The Effect of One-Week Versus Six-Week Summer Courses on Learning Outcomes
DARLENE E. CRONE-TODD (Salem State College)
Abstract: There is a dearth of research on the increasingly popular trend to provide students with an intensive one-week alternative course of study for 3-credit undergraduate courses. In this study, a convenience sample of 25 undergraduate students completed either a one-week (n = 12) or a 6-week (n = 13) intensive Introduction to Learning psychology course. Both courses were taught and carried out the same way by the same instructor, with the only difference being the course duration. Measures included eight quiz scores (each related to 1-2 chapters of material), three cumulative exams, pre/post-test scores, and the amount of material completed in workbook assignments. Results indicate that students in the one-week course score lower on quizzes and on the post-test, but similarly on the pre-test and cumulative exams, and also complete more of the workbook assignments. This suggests that while there appears to be no difference in intermediate cumulative scores, other indicators suggest that despite more assignments completed that one-week courses may not provide enough time in which to build fluency with the material taught in this course.
Not-Quite Programmed Instruction in Teaching Psychology Online
INNA GLAZ KANEVSKY (San Diego Mesa College)
Abstract: The use of programmed instruction has documented effectiveness as a teaching method in undergraduate education, but it is not widely utilized. The semester structure and administratively imposed requirements of a typical Introductory Psychology course today preclude it from being fully implemented. Online class formats have more flexibility, but often suffer from poor student retention.
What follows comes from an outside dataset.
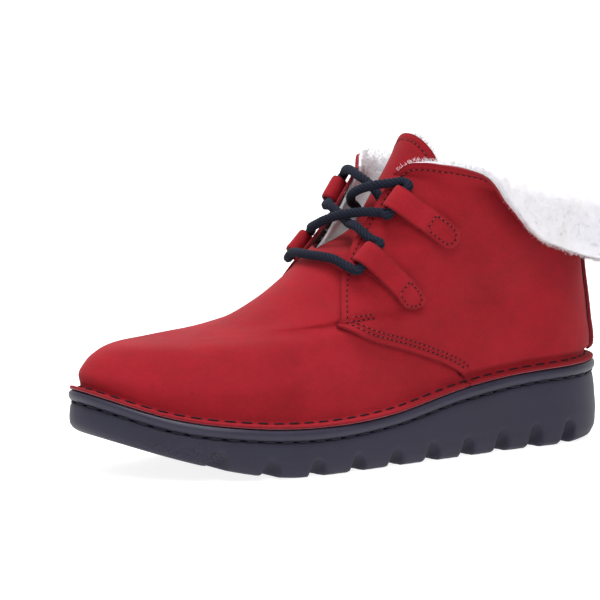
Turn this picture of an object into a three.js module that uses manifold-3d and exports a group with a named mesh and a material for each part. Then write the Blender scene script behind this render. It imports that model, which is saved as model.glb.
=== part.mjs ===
// Lace-up ankle boot, left foot, stitch-down build on a lugged wedge sole.
// Millimetres. +X to the toe, +Y to the outside of the foot (lateral), +Z up, ground at Z = 0.
import * as THREE from "three";
import Module from "manifold-3d";

const wasm = await Module();
wasm.setup();

// ---------------------------------------------------------------- sizes
const HEEL_X = -140; // back of the sole
const TOE_X = 138.5; // front of the sole
const BALL_WIDTH = 98; // the sole across the ball of the foot
const BAND = 5.4; // height of the half-round midsole band
const SKIN_GAP = 0.3; // clearance between pieces that touch
const LEATHER = 1.6; // upper leather
const LIFT = LEATHER + (0.45 * BALL_WIDTH) / 98; // quarters lie one leather above the vamp
const FLEECE = 6; // shearling pile and skin
const CREASE = 2; // radius where the upper turns out into the flange
const FLANGE = 2.6; // flat width of the flange beyond the crease
const BOARD = 1.8; // insole board
const FOOTBED = 5.5;
const COVER = 2.2; // footbed cover
const NOTCHES = 10; // scoops along each side of the sole
const NOTCH_FIRST = 91;
const NOTCH_PITCH = 24.6;
const NOTCH_EASE = 0.26; // the pitch closes up towards the heel
const NOTCH_WIDTH = 9;
const NOTCH_HEIGHT = 8.8; // at the forefoot; the scoops rise towards the heel
const NOTCH_REACH = 17; // how far a scoop runs in under the sole
const LACE = 4.5; // round lace, diameter
const STRAP_WIDTH = 12; // lace loops
const STRAP = 1.4; // loop leather
const STRIP_ANGLE = 16; // half the back strip, degrees round the heel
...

Thus, the purpose of this study is to compare a standard online format to a modified personalized/programmed instruction format for teaching an introductory psychology course at a community college. One hundred twenty students enrolled in three separate sections of an Introductory Psychology class online participate in the quasi-experimental design, with 80 in standard sections and 40 in modified programmed instruction section. Data on student retention, content knowledge, and student satisfaction will be collected. The study is expected to have an impact on online instruction and to promote the use of programmed instructional design in undergraduate education.